Model Reduction via Proper Orthogonal Decomposition of Transient Confined and Unconfined Groundwater-Flow

  • Author(s): Boyce, Scott Elliott
  • Advisor(s): Yeh, William W-G
  • et al.
Abstract

Understanding groundwater resources is enhanced through the application of mathematical models that simulate the dynamics of an aquifer system. Conducting advanced analyses such as inverse problems for parameter estimation or optimization of pumping schedules under different scenarios requires a large number of simulations. Such analyses are intractable for complex, highly-discretized models with large computational requirements.
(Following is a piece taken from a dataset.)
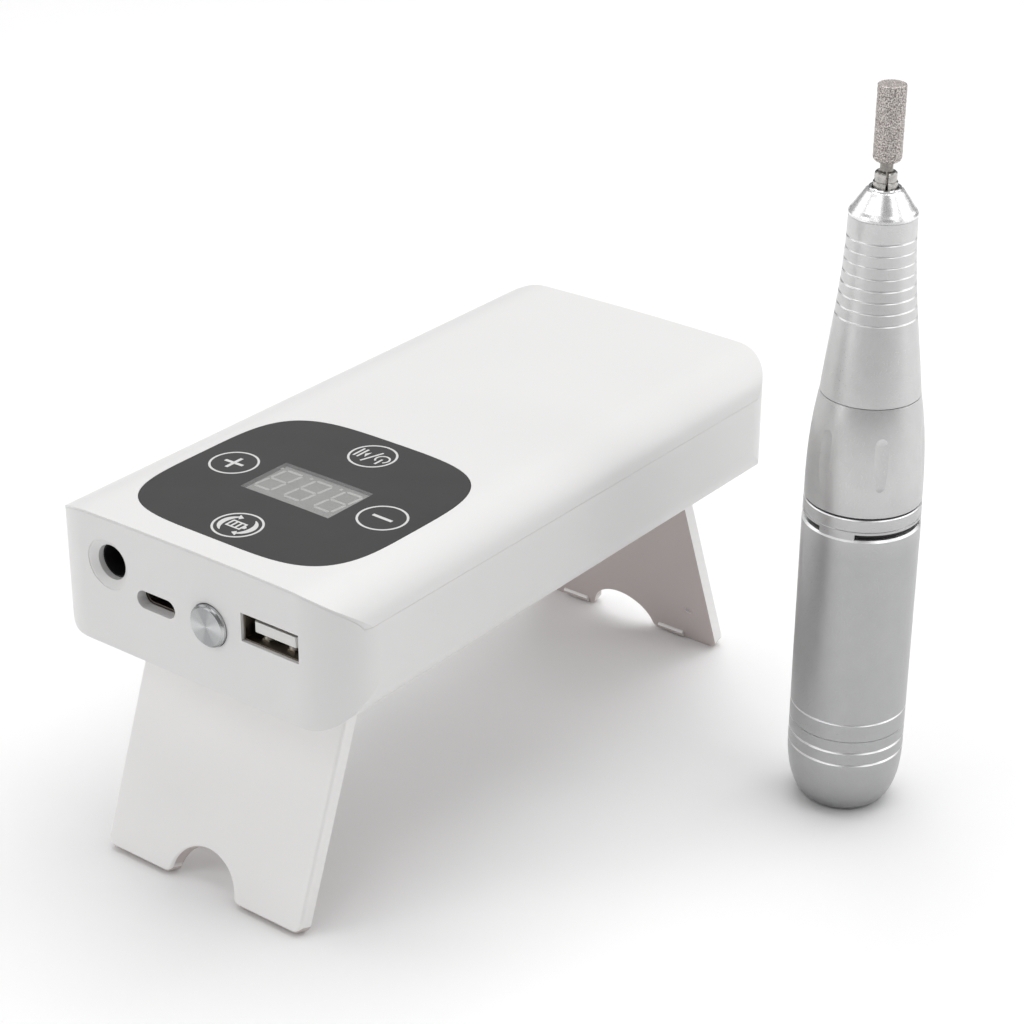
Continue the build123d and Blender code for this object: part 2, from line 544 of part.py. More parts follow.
hand["bit_shank"] = turned((0, 104.0), (SHANK_R - 0.3, 104.0), (SHANK_R, 104.4), (SHANK_R, BIT_Z - 0.02), (0, BIT_Z - 0.02))
hand["bit_head"] = turned((0, BIT_Z), (SHANK_R + 0.35, BIT_Z), (BIT_R - 0.25, BIT_Z + 0.55), (BIT_R, BIT_Z + 1.0),
                          (BIT_R, BIT_TOP - 0.25), (BIT_R - 0.25, BIT_TOP), (0, BIT_TOP))

for name, solid in hand.items():
    parts[name] = Pos(HP_X, HP_Y, 0) * solid

# ---------------------------------------------------------------- export
os.makedirs("parts", exist_ok=True)
for name, solid in parts.items():
    placed = Pos(-MID_X, -MID_Y, 0) * solid
    export_step(placed, "parts/" + name + ".step")
    print(name, len(placed.solids()), round(placed.volume, 2))
print("shift", -MID_X, -MID_Y)
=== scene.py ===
import json
import math
import random

import bmesh
import bpy
from mathutils import Matrix, Vector
from mathutils.bvhtree import BVHTree


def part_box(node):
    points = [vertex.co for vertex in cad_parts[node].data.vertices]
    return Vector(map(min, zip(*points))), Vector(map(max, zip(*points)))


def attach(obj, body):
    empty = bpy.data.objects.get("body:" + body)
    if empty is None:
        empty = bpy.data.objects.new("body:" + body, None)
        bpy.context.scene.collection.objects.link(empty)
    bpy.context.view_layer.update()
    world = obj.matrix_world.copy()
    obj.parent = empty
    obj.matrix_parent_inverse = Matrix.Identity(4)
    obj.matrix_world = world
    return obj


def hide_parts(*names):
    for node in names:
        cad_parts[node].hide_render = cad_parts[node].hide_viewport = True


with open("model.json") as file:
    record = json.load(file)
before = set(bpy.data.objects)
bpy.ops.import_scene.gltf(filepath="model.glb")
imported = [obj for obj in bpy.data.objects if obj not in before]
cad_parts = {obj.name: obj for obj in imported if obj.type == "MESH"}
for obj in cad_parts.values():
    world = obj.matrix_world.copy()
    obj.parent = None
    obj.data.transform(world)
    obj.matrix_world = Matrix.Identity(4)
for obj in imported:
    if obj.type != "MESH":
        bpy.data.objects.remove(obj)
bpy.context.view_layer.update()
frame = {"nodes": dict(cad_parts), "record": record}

MM = 0.001
nodes = frame["nodes"]
scene = bpy.context.scene
scene.view_settings.view_transform = "Standard"

shell_low, shell_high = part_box("lower_housing")
_, display_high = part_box("digit_display")
button_low, button_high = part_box("power_button")
barrel_low, barrel_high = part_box("motor_housing")
bit_low, bit_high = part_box("bit_head")

FRONT = Vector(((shell_low.x + shell_high.x) / 2, shell_low.y, 0.0))
HAND = Vector(((barrel_low.x + barrel_high.x) / 2, (barrel_low.y + barrel_high.y) / 2, 0.0))


# ---------------------------------------------------------------- camera
def aim(obj, yaw, pitch, roll):
    """Turns obj to look along yaw (left of +Y), pitch (down) and roll, in degrees."""
    yaw, pitch, roll = (math.radians(a) for a in (yaw, pitch, roll))
    ahead = math.cos(pitch)
    forward = Vector((-math.sin(yaw) * ahead, math.cos(yaw) * ahead, -math.sin(pitch)))
    level = Vector((math.cos(yaw), math.sin(yaw), 0.0))
    down = forward.cross(level)
    right = level * math.cos(roll) + down * math.sin(roll)
    up = level * math.sin(roll) - down * math.cos(roll)
    turn = Matrix((right, up, -forward)).transposed()
    obj.rotation_euler = turn.to_euler()


camera_data = bpy.data.cameras.new("camera")
camera_data.sensor_width = 36.0
camera_data.lens = 92.04
camera_data.clip_start = 0.01
camera_data.clip_end = 20.0
camera = bpy.data.objects.new("camera", camera_data)
scene.collection.objects.link(camera)
camera.location = (0.26345, -0.35180, 0.27981)
aim(camera, 37.44, 26.64, -0.34)
scene.camera = camera


# ---------------------------------------------------------------- node helpers
def shader(name):
    """New material with its node tree and its Principled shader."""
    mat = bpy.data.materials.new(name)
    mat.use_nodes = True
    tree = mat.node_tree
    return mat, tree, tree.nodes["Principled BSDF"]


def add(tree, kind, **values):
    """New node with plain properties set."""
    node = tree.nodes.new(kind)
    for key, value in values.items():
        setattr(node, key, value)
    return node


def feed(tree, socket, value):
    """Links an input to another node's output, or sets it to a plain number or colour."""
    if isinstance(value, bpy.types.NodeSocket):
        tree.links.new(value, socket)
    else:
        socket.default_value = value


def compute(tree, operation, *values):
    """Math node over sockets or plain numbers."""
    node = add(tree, "ShaderNodeMath", operation=operation)
    for socket, value in zip(node.inputs, values):
        feed(tree, socket, value)
    return node.outputs[0]


def mix(tree, data_type, factor, a, b, blend_type="MIX"):
    """Mix of two numbers or colours, each a socket or a plain value."""
    node = add(tree, "ShaderNodeMix", data_type=data_type, blend_type=blend_type)
    for key, value in (("Factor", factor), ("A", a), ("B", b)):
        feed(tree, node.inputs[key], value)
    return node.outputs["Result"]


def component(tree, vector, axis):
    """X, Y or Z of a vector socket."""
    node = add(tree, "ShaderNodeSeparateXYZ")
    tree.links.new(vector, node.inputs["Vector"])
    return node.outputs[axis]


def noise(tree, coords, size_mm, detail=2.0, rough=0.5, stretch=(1, 1, 1)):
    """Noise whose features are about size_mm across, in object space."""
    mapping = add(tree, "ShaderNodeMapping")
    mapping.inputs["Scale"].default_value = stretch
    tree.links.new(coords, mapping.inputs["Vector"])
    node = add(tree, "ShaderNodeTexNoise")
    node.inputs["Scale"].default_value = 1.0 / (size_mm * MM)
    node.inputs["Detail"].default_value = detail
    node.inputs["Roughness"].default_value = rough
    tree.links.new(mapping.outputs["Vector"], node.inputs["Vector"])
    return node.outputs["Fac"]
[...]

Reducing the computational burden associated with these simulation models provides the opportunity to perform more advanced analyses on a wider spectrum of groundwater management problems. Projection based model reduction via Proper Orthogonal Decomposition (POD) has been shown to reduce the state space dimension by several orders of magnitude and thus reduces the computational burden. Two new POD techniques have been developed that improve the computation of high dimensional groundwater modeled systems. The first method provides a framework for developing parameter independent reduced models for solving inverse problems of confined groundwater models. This methodology is validated using synthetic test cases to solve a traditional inverse problem and Bayesian inverse problem. The second method presents a novel technique that allows for model reduction of unconfined groundwater flow, a nonlinear system of equations, using the Newton formulation of MODFLOW. This method extends POD to nonlinear equations and reduces the computational burden of solving the inverse of the Jacobian required by the Newton formulation. Multiple test cases are presented to illustrate how a POD model is constructed and applied to different groundwater models. These two techniques result in several orders of magnitude of reduction in the state dimension and reduce to the total CPU time. For the case of the Bayesian inverse problem, the synthetic example’s parameter posterior distributions that are described with the Metropolis-Hastings Markov chain Monte Carlo method results in a time savings of 48 days when using the reduced model.